In Ghana, many people love to eat waakye for their breakfast. For many, it is the preferred meal for lunch or the regular Saturday brunch for the family.

Interestingly, although waakye can be prepared at home, most lovers of this nutritious Ghanaian dish, prefer the waakye sold by vendors, mostly by the roadside.

Many popular waakye joints are scattered across the regions of Ghana.

Majority of them receive very high patronage, particularly, the ones prepared by the people from the northern parts of the country, where the dish originated from.


Waakye is mainly a mixture of boiled rice and beans.

It is usually complemented and enjoyed with stew, shito, fish or meat, wele (cooked cowhide), boiled egg, gari, vegetable salad and spagetti.

Meri, a popular waakye seller in Mallam, Accra, wakes up at dawn daily to get her waakye ready for her customers.

She says that she soaks her beans overnight before boiling it at high temperature with enough water.

“I then add millet stalk to the boiling beans to get a rich red or brownish colour which makes the end product attractive,’” she said.

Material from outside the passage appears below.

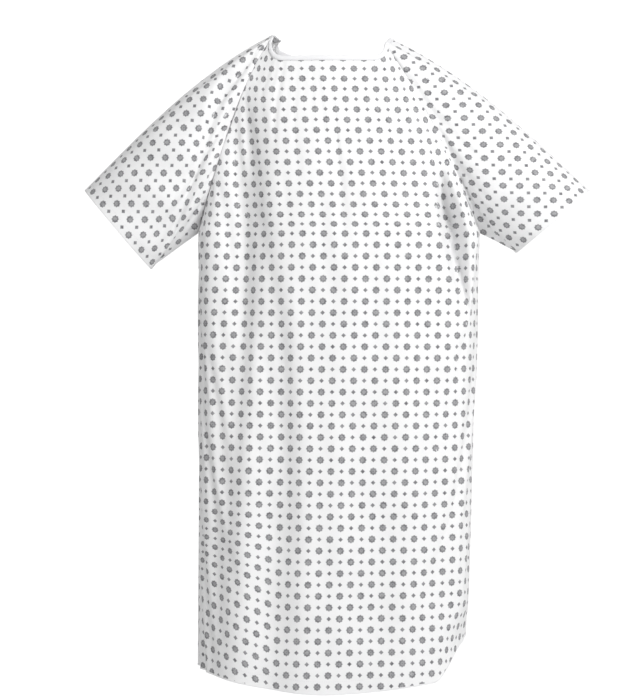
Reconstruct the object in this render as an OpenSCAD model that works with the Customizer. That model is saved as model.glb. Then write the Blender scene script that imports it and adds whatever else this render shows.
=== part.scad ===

After that, Meri adds the rice to the boiling beans and then removes the millet stalk after the required red or brownish colour has been realised.

After adding salt, the waakye is then left to cook to the desired texture.

According to Meri, she had been in the waakye business for over 15 years and had taken care of her three children with proceeds from that business.


Ms Celestina Adjei does not miss any opportunity to eat waakye.

“Aside from being nutritious, because of the ingredients used in the preparation, I also enjoy it very much if the stew and shito complementing it is very delicious.

I buy my waakye at this special place at Abeka Lapaz,” she said.

Another regular patron, Mr Edward Quansah, said: “There is this flavour, especially when it is packed in the leaves and that is what makes me love the food”.

“I really enjoy waakye, especially, during the mid-afternoons, with all the complement except for the gari”, he said.